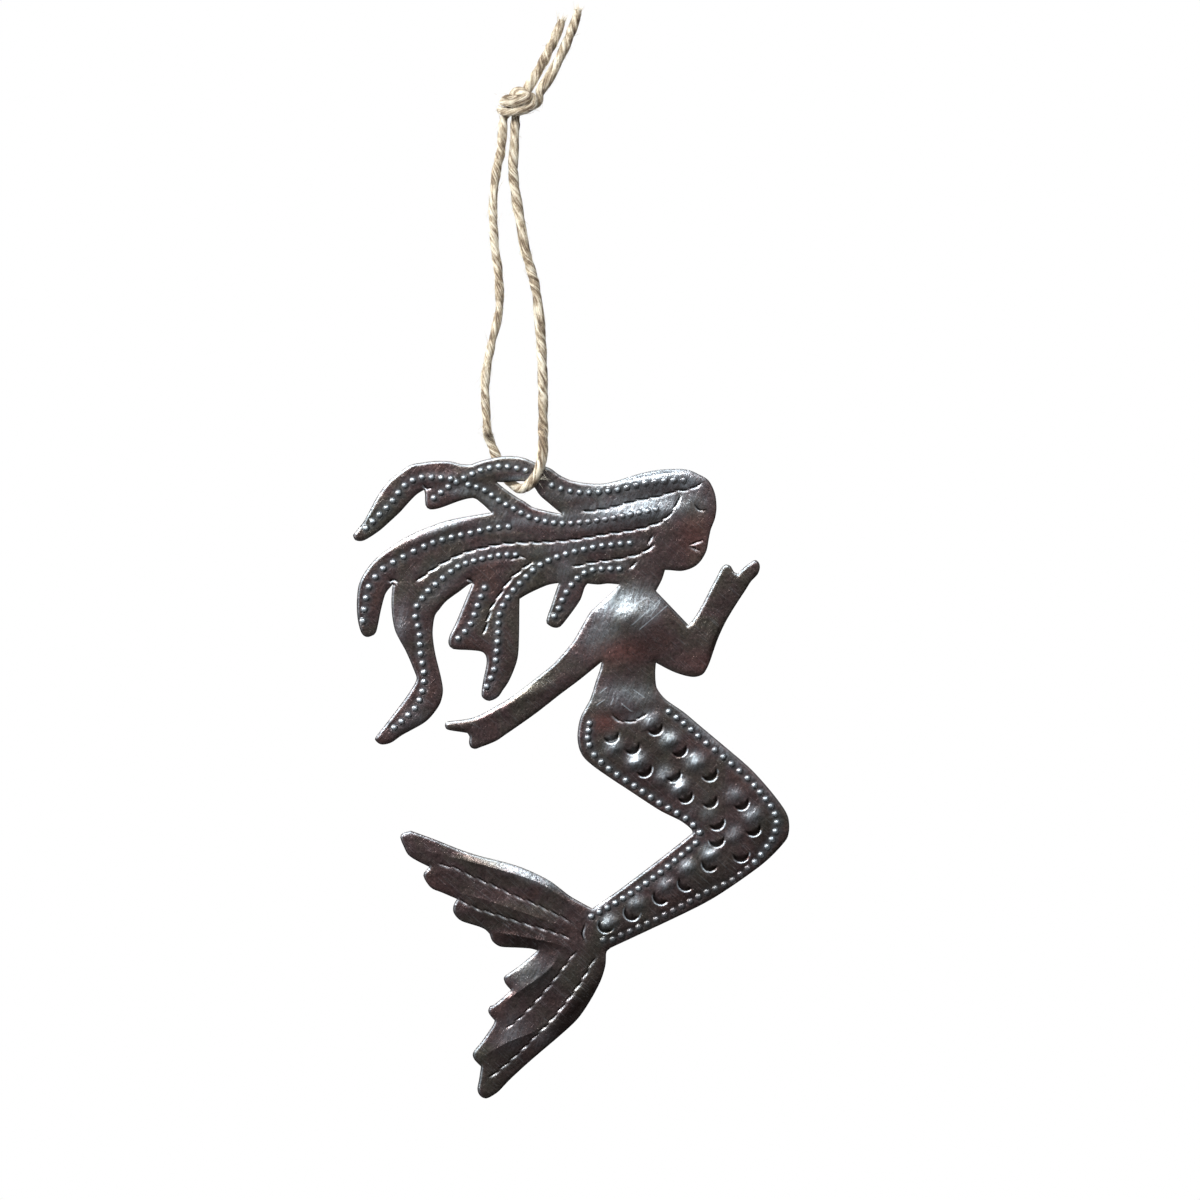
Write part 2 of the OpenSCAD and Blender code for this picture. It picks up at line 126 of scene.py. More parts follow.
FRONT_LEG = [
    (0.0023, 0, 0.0084), (0.002, 0, 0.002), (0.0018, 0, -0.001), (0.002, 0, -0.0044),
    (0.0027, 0, -0.009), (0.0034, 0, -0.013), (0.0042, 0, -0.0178), (0.006, 0, -0.0242),
    (0.0068, 0, -0.0292), (0.0074, 0, -0.036), (0.0077, 0, -0.0426), (0.0078, 0, -0.0472),
    (0.0078, 0, -0.0514),
]
REAR_LEG = [
    (-0.0001, 0, 0.0084), (-0.0006, 0, 0.002), (-0.0013, 0, -0.001), (-0.0018, 0, -0.0044),
    (-0.0022, 0, -0.009), (-0.0021, 0, -0.013), (-0.0018, 0, -0.0178), (-0.0011, 0, -0.0226),
    (-0.0009, 0, -0.0292), (-0.0016, 0, -0.0332), (-0.0026, 0, -0.0372), (-0.0036, 0, -0.0426),
    (-0.0038, 0, -0.047), (-0.0035, 0, -0.0514),
]
BIGHT = [
    (0.0078, 0, -0.0539), (0.0078, -0.001, -0.0549), (0.0078, -0.0019, -0.0562),
    (0.0078, -0.0022, -0.0578), (0.0076, -0.0023, -0.0594), (0.0073, -0.0024, -0.061),
    (0.0066, -0.0024, -0.0628), (0.0056, -0.0022, -0.0644), (0.0047, -0.0016, -0.0653),
    (0.004, -0.0008, -0.0657), (0.0034, 0, -0.0657), (0.0028, 0.0008, -0.0656),
    (0.002, 0.0016, -0.0651), (0.001, 0.0021, -0.0642), (0.0, 0.0022, -0.0626),
    (-0.0009, 0.0022, -0.0608), (-0.0017, 0.0021, -0.059), (-0.0023, 0.0021, -0.0574),
    (-0.0028, 0.0019, -0.0562), (-0.0032, 0.001, -0.0549), (-0.0034, 0, -0.0539),
]
SLOT_CENTRE = (0.0034, 0.0, -0.0657)
FRONT_LENGTH = 0.127
REAR_LENGTH = 0.118

# Twine, in millimetres
TWINE_D = 2.2
TWINE_SEED = 40
PLY_OFFSET = 0.17
PLY_R = 0.87
PLY_VALLEY_SHARE = 0.24
LAY_LENGTH = 11.0
LAY_WANDER = 2.2
LUMP_H = 0.07
FIBRE_H = 0.05
SWELL_SHARE = 0.12
REAR_THIN_SHARE = 0.86
THIN_START, THIN_START_EASE = 12.0, 6.0
THIN_END, THIN_END_EASE = 72.0, 8.0
TIP_W = 1.0
TIP_SQUEEZE_SHARE = 0.25
TIP_HELD = 2.0
RING_STEP = 0.3
RING_SIDES = 30
KNOT_Z = 7.0
KNOT_TOP_Z = 14.0
KNOT_TOP_EASE = 1.5
KNOT_GAP = 1.55
KNOT_LEAST_GAP = 0.05
KNOT_SQUEEZE_SHARE = 0.2
# Shares by which each of the rounds pushes the knot's turns apart, smooths them and draws them back
KNOT_ROUNDS = 60
KNOT_PUSH_SHARE = 0.12
KNOT_SMOOTH_SHARE = 0.3
KNOT_BACK_SHARE = 0.04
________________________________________
■ Your objective ■
Everything from the first line above up to and including the line that contains "REAR_LENGTH = 0.118" should be printed exactly; please print only that.

■ Completed exercise ■
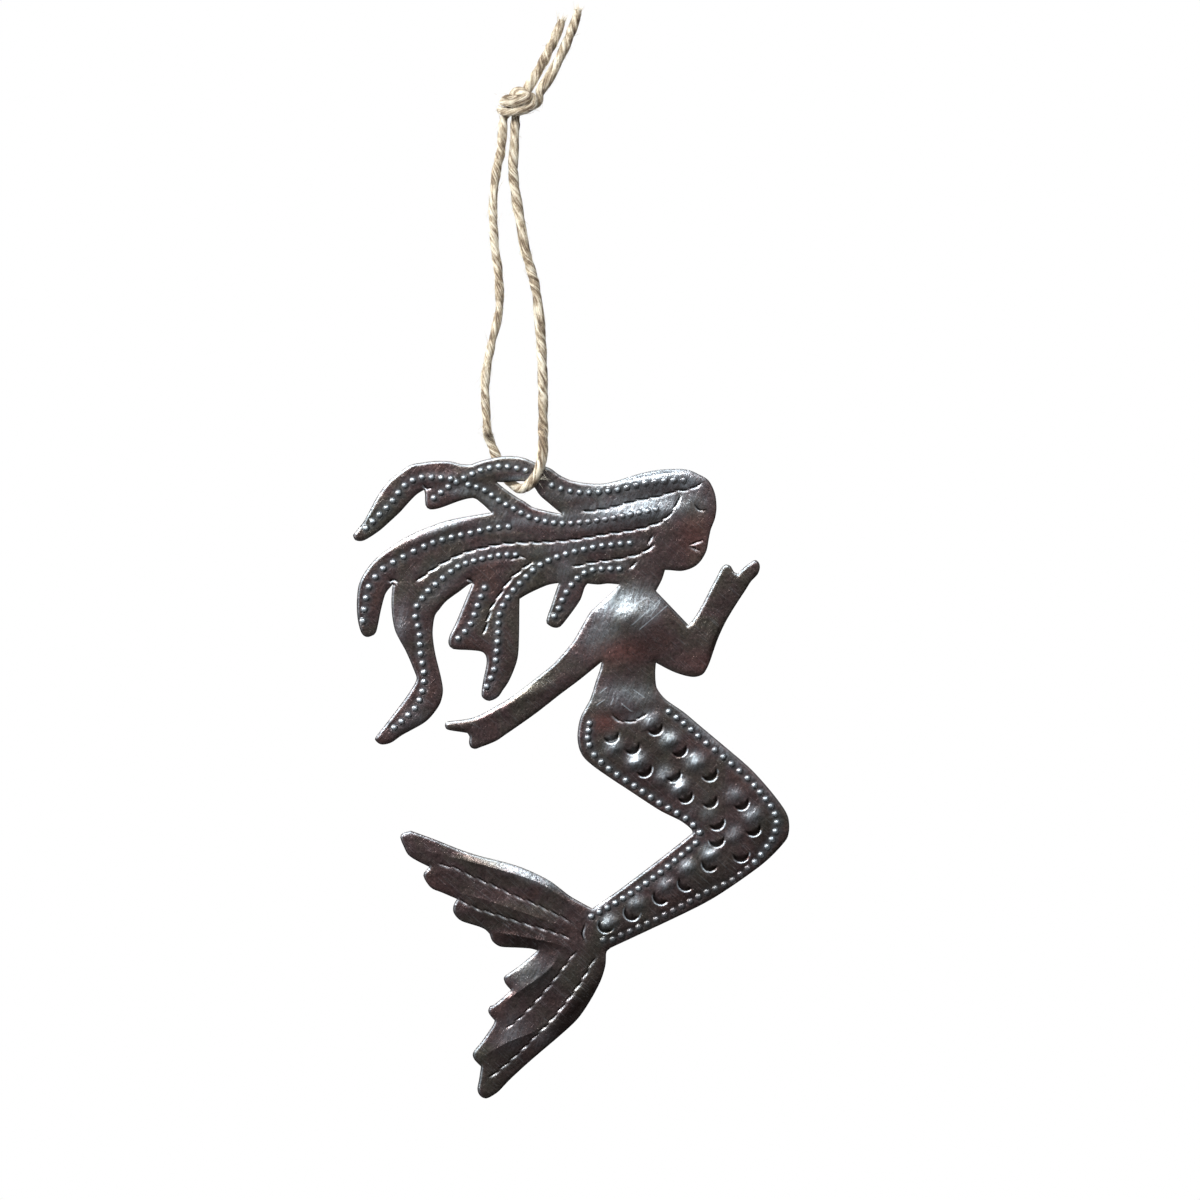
Write part 2 of the OpenSCAD and Blender code for this picture. It picks up at line 126 of scene.py. More parts follow.
FRONT_LEG = [
    (0.0023, 0, 0.0084), (0.002, 0, 0.002), (0.0018, 0, -0.001), (0.002, 0, -0.0044),
    (0.0027, 0, -0.009), (0.0034, 0, -0.013), (0.0042, 0, -0.0178), (0.006, 0, -0.0242),
    (0.0068, 0, -0.0292), (0.0074, 0, -0.036), (0.0077, 0, -0.0426), (0.0078, 0, -0.0472),
    (0.0078, 0, -0.0514),
]
REAR_LEG = [
    (-0.0001, 0, 0.0084), (-0.0006, 0, 0.002), (-0.0013, 0, -0.001), (-0.0018, 0, -0.0044),
    (-0.0022, 0, -0.009), (-0.0021, 0, -0.013), (-0.0018, 0, -0.0178), (-0.0011, 0, -0.0226),
    (-0.0009, 0, -0.0292), (-0.0016, 0, -0.0332), (-0.0026, 0, -0.0372), (-0.0036, 0, -0.0426),
    (-0.0038, 0, -0.047), (-0.0035, 0, -0.0514),
]
BIGHT = [
    (0.0078, 0, -0.0539), (0.0078, -0.001, -0.0549), (0.0078, -0.0019, -0.0562),
    (0.0078, -0.0022, -0.0578), (0.0076, -0.0023, -0.0594), (0.0073, -0.0024, -0.061),
    (0.0066, -0.0024, -0.0628), (0.0056, -0.0022, -0.0644), (0.0047, -0.0016, -0.0653),
    (0.004, -0.0008, -0.0657), (0.0034, 0, -0.0657), (0.0028, 0.0008, -0.0656),
    (0.002, 0.0016, -0.0651), (0.001, 0.0021, -0.0642), (0.0, 0.0022, -0.0626),
    (-0.0009, 0.0022, -0.0608), (-0.0017, 0.0021, -0.059), (-0.0023, 0.0021, -0.0574),
    (-0.0028, 0.0019, -0.0562), (-0.0032, 0.001, -0.0549), (-0.0034, 0, -0.0539),
]
SLOT_CENTRE = (0.0034, 0.0, -0.0657)
FRONT_LENGTH = 0.127
REAR_LENGTH = 0.118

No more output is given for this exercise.